Should Men and Women get Equal Pay in Grand Slam Tennis?

Manus Domini

Hall of Fame
Performance or time? Make up your mind, if you can. They are two different principles.
Both. Neither poor performance nor almost zero time on court should prevent the proletariat player from receiving the same benefits awarded to his fellows. The current hierarchy (which prioritizes performance, which is not fair to those who lack the natural abilities of the upper rankings) weakens the lower ranks, so that the upper ranks can maintain their bourgeoisie lives.
 

Bartelby

Bionic Poster
The Slams might gross a 120 player in the world at least 150k a year, but he might not get in an ATP event and earn nothing.
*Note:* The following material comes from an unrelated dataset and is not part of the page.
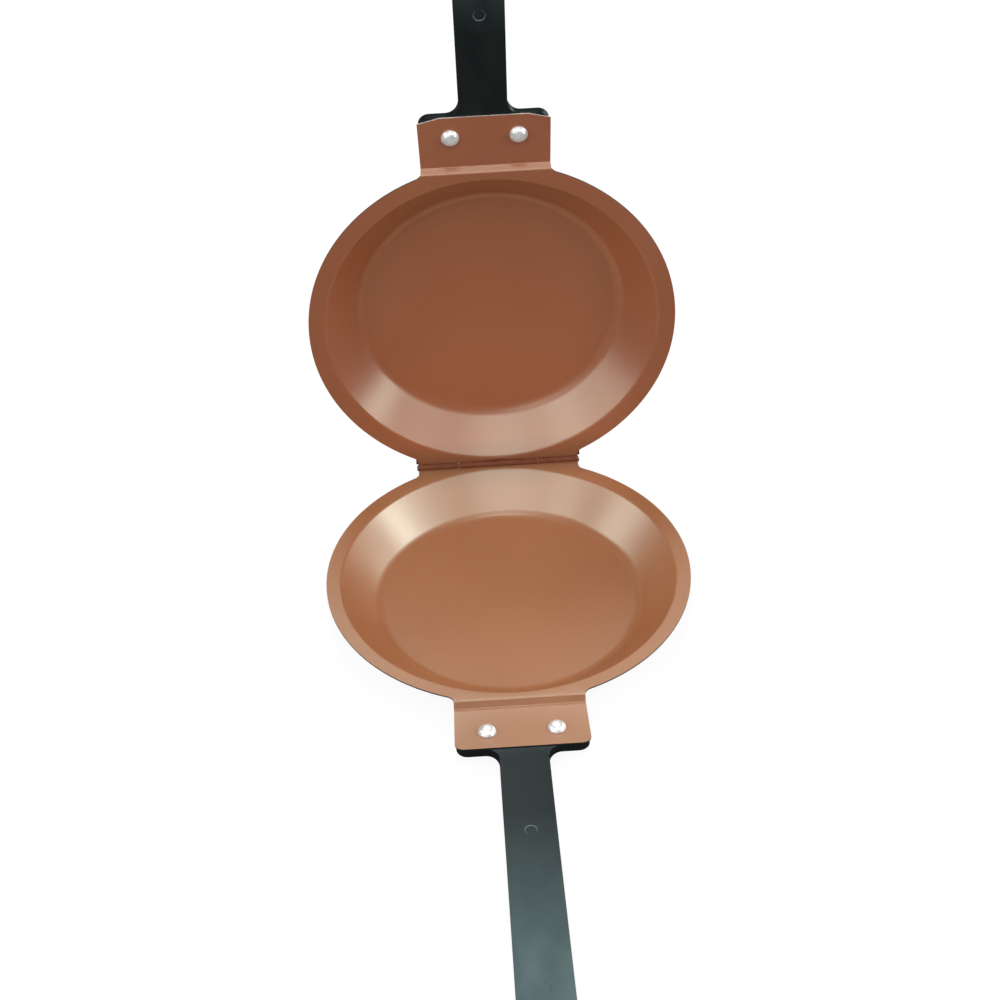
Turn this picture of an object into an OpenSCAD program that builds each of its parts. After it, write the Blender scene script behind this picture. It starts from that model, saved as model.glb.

The slams are fairer to both lesser players and women. The ATP is structured in a way that favours mainly the top 30 men.
 

Amritia

Professional
It seems people are repeating the two main reasons for unequal pay that I summarised in the article, without reading my response.

This is the relevant extract:

Firstly for me I see tennis as much more of an entertainment industry than a labour industry. To explain further, I see it as more similar to the West End (entertainment) Market in London and New York- where actors of the top shows will get paid much more than in normal shows; rather than a labour industry such as dry cleaning which could get paid by the hour. So this in my mind makes points number 1 (see above) relatively irrelevant.
Even if you did view the income structure in tennis as more of a 'pay by the hour' scheme- surely then you would have to agree players who are ranked lower than the top 10 on average play more sets and longer (Djokovic for example probably finishes most of his matches in 3 sets, does Robredo?), and Isner not only plays more sets per match on average than Djokovic but more of them go to tiebreaks. Should Robredo and Isner get more on average than Djokovic and Federer as they tend to play more sets and have longer matches?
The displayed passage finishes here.